Bread – sesame seed with indentations
Background – chopping board
Chicken burger – regular piece of chicken with indentations
Salad – grass and leaves
Traditional stick going through the burger – broken, used toothpick
Sauce – margarine
Bread – regular with indentation
Background – red card
Beef burger – regular burger with indentations
Sauce – bleach
Seasoning – soil
Bread – sesame seed with indentations
Background – orange card
As I am fairly new to lighting, I will be experimenting in the studio, and I don’t have an exact idea of what I hope to achieve. I will be using either one or two flashes, or the LEDs, however like I said, it will all be an experiment.

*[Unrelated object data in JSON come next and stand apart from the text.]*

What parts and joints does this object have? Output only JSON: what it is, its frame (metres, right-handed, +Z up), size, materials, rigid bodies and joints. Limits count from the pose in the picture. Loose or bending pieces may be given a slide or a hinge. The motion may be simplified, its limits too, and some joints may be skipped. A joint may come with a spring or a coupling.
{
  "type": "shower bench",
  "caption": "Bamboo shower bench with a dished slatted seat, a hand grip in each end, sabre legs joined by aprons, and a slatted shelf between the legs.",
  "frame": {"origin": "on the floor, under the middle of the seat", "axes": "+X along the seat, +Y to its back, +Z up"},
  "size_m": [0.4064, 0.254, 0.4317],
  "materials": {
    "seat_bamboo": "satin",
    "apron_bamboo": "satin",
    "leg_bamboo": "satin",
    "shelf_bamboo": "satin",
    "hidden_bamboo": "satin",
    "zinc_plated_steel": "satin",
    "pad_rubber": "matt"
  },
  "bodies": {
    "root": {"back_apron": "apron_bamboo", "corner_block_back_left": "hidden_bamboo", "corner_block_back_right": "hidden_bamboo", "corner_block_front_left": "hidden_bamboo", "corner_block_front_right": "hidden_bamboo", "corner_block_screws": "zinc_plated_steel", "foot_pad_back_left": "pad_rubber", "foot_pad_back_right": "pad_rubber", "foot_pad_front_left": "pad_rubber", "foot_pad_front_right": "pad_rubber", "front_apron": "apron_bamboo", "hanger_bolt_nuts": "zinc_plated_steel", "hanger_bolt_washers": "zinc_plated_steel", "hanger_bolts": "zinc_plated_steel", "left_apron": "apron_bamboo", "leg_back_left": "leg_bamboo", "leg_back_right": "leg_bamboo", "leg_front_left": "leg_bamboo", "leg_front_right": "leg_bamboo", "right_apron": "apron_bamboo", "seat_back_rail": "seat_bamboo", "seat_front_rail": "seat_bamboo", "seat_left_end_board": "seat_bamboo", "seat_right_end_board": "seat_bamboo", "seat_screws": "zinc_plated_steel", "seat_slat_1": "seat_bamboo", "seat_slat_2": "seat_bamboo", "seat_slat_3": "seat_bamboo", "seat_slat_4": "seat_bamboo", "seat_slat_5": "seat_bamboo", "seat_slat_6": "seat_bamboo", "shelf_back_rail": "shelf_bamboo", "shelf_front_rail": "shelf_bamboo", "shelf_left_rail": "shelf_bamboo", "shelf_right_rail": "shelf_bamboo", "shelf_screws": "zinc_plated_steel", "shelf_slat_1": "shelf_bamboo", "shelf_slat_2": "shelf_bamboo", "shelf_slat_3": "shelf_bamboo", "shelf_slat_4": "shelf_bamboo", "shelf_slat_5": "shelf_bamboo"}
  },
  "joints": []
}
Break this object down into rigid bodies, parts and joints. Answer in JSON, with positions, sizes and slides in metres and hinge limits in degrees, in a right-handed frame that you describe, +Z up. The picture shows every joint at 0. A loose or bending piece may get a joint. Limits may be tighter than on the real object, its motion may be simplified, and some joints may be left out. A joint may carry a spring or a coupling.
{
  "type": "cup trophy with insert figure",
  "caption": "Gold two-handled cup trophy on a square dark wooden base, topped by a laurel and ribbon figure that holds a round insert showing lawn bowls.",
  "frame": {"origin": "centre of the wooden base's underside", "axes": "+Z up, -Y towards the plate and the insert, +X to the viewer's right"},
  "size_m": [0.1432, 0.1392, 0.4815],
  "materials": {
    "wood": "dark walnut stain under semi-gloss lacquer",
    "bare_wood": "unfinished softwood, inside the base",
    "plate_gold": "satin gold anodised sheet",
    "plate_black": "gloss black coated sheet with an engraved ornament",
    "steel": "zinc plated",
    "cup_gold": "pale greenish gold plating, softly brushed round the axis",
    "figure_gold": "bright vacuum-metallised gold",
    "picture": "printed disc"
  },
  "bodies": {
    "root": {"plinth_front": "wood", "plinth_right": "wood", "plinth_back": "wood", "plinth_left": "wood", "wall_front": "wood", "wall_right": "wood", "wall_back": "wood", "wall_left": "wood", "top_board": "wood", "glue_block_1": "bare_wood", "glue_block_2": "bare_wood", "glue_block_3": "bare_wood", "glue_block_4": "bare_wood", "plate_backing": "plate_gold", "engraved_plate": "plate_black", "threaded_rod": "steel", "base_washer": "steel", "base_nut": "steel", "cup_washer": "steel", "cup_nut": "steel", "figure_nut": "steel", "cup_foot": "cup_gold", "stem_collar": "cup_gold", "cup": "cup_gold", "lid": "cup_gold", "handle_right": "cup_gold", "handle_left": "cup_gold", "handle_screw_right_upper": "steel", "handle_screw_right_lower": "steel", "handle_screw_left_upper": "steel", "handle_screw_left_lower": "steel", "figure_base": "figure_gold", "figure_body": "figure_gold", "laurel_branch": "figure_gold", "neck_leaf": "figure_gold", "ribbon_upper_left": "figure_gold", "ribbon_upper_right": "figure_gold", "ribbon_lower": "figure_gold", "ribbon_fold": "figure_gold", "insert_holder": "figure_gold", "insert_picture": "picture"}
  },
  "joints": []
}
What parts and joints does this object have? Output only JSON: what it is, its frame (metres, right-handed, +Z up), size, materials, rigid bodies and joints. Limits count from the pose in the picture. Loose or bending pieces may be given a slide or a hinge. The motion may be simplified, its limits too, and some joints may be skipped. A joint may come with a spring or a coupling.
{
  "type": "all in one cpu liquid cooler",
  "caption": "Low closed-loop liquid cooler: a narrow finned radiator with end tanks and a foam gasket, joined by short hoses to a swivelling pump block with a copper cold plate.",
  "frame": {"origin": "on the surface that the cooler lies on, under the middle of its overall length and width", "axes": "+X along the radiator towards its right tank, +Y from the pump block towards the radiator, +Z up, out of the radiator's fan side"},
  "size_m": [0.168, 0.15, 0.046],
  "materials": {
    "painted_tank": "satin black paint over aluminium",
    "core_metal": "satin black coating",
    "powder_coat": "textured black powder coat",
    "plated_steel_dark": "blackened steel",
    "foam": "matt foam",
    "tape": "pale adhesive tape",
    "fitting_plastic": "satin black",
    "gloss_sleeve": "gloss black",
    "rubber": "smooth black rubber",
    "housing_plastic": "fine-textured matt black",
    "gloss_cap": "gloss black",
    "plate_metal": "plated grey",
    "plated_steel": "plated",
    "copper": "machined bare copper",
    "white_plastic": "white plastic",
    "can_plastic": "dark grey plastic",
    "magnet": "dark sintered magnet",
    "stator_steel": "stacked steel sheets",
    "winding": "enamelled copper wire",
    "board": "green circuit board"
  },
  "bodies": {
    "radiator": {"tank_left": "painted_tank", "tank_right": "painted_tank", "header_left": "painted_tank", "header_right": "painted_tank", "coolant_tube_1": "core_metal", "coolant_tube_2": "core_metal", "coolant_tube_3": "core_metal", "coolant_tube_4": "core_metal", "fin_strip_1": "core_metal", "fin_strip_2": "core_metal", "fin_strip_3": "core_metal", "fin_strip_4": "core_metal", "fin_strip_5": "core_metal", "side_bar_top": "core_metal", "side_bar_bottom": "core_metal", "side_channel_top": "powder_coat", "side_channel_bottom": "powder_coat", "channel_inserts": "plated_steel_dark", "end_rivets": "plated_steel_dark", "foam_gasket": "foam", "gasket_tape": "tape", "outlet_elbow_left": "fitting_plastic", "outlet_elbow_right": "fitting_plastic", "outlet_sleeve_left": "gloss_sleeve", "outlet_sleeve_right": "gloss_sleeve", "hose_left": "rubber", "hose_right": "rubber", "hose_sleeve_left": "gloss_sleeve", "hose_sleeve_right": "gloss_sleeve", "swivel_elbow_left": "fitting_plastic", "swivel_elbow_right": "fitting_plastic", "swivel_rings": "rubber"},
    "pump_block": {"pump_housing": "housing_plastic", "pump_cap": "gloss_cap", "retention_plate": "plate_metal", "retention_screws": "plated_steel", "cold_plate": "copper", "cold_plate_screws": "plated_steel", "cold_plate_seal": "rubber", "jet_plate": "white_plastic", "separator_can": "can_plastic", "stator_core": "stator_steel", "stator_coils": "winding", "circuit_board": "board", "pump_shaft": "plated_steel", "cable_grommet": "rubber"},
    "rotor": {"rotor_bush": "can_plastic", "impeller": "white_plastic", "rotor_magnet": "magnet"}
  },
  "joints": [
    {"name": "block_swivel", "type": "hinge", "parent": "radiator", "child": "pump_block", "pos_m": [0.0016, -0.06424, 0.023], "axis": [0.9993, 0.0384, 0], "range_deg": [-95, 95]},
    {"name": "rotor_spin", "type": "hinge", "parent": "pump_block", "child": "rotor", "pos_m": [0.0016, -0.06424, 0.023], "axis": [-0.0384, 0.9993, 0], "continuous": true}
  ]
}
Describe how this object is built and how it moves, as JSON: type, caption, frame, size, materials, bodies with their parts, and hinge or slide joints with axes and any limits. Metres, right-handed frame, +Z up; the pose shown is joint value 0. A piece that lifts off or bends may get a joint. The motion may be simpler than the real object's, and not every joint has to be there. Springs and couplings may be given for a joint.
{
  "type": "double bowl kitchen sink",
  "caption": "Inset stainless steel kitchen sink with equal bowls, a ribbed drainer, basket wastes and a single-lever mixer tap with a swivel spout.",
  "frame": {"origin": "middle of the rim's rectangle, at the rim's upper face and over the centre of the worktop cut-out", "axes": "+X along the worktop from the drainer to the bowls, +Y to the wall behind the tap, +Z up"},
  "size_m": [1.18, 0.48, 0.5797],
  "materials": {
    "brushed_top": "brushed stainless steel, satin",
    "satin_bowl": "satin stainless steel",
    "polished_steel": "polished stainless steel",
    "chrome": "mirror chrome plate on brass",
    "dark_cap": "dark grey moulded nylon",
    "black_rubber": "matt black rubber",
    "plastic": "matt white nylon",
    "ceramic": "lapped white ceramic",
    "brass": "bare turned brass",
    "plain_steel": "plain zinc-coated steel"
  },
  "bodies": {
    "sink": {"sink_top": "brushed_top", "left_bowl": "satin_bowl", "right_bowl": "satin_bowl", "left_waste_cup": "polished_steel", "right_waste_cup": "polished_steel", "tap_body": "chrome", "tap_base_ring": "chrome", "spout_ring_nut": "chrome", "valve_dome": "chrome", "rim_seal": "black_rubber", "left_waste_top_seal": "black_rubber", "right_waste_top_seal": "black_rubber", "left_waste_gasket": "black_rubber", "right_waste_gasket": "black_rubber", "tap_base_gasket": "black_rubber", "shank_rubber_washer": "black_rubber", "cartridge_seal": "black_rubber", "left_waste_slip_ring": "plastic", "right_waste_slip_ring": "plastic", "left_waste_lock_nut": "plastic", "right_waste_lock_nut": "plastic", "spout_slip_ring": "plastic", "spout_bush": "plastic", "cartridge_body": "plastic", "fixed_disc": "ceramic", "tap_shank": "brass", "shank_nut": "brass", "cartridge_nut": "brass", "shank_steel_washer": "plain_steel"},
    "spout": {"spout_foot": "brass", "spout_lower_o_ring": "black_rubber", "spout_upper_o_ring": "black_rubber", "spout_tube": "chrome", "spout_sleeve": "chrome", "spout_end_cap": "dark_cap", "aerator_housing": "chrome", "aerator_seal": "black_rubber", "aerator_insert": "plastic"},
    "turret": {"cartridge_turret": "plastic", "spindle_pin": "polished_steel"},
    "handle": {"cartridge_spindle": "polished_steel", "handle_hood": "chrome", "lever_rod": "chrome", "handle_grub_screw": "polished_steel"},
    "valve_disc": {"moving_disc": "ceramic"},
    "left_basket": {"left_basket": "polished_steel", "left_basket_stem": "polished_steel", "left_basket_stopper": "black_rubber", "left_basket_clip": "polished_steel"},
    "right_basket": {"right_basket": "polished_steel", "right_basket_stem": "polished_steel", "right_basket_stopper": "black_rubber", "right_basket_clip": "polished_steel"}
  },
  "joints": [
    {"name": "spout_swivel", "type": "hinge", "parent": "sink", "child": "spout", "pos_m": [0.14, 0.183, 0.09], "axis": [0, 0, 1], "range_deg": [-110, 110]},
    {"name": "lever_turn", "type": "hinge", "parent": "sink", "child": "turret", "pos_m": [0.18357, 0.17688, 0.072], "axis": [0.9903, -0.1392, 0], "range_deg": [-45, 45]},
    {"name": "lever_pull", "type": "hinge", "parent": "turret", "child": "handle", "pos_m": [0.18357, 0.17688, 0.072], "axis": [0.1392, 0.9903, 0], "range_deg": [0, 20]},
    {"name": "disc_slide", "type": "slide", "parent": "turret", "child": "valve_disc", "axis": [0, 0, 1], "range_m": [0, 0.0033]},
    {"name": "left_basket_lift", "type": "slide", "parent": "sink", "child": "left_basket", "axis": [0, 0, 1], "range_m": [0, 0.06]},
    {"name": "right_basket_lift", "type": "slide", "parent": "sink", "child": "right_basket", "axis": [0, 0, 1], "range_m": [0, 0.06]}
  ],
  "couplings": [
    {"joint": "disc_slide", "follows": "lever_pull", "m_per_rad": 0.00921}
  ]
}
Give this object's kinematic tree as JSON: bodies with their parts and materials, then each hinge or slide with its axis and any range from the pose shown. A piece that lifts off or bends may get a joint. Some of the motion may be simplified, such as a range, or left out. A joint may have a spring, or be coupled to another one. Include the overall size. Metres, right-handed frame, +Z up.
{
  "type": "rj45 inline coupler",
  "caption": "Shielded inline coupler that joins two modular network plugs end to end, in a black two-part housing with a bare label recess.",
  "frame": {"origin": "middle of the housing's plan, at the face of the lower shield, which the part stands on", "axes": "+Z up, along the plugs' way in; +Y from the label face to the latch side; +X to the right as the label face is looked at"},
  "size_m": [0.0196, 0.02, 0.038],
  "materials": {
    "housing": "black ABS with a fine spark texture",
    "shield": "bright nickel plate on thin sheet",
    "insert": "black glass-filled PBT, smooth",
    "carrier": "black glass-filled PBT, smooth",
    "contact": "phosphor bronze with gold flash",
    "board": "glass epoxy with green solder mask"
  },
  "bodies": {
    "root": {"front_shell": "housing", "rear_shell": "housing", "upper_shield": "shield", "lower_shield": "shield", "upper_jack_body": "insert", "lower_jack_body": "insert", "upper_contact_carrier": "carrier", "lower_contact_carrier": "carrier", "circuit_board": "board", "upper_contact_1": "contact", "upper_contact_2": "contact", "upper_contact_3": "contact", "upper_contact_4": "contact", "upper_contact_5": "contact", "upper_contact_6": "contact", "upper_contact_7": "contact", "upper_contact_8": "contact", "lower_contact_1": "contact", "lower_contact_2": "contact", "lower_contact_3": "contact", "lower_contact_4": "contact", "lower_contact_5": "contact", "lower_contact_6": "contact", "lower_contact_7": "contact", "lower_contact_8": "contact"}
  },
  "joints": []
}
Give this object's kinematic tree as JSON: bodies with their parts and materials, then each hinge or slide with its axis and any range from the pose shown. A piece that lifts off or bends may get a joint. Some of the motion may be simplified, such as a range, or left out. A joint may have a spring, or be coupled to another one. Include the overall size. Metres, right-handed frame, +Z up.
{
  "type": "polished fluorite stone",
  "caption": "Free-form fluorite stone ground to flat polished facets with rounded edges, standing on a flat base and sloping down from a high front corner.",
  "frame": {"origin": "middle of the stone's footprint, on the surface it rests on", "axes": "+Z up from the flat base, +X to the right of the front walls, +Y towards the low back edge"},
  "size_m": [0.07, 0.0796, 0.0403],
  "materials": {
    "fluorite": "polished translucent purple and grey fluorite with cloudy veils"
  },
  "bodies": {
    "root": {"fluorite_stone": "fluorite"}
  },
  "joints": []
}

Lens wise, I am not sure what to use. A wide angle lens will give the impression that the burger is larger, however it will include more of the background, and I am focusing on either using A4 card or the backdrop, so this will not help. Whereas, a macros lens will allow the detail of the food to blossom, also improving it’s appealability. I will take both types of lenses into the studio with me to allow for experimentation – I have a whole two hours and I intend to make the most of this time.
PRODUCTION ISSUES AND THE NEXT STEPS
As I previously explained, I wanted to experiment with lighting in the studio, however I didn’t know that my camera required a shoe cord. So, once in the studio with limited time and everything set up, I had to use the modelling lights and LEDs for my lighting source which effected my work dramatically. I still feel that I have photographed the burgers with the correct proportions to make them look bigger, and I also think I have positioned all the topping onto the food correctly, so that they are visible to the audience.
My main problem like I said is the lighting, but other than that there were no other main issues. All I need to do now is add some text on Photoshop, and change the images into a poster. Using the plans that I laid out previously I want to make the food look as appealable and as similar to real food adverts as possible, and if I can do that, then I will be very happy with the quality of my work.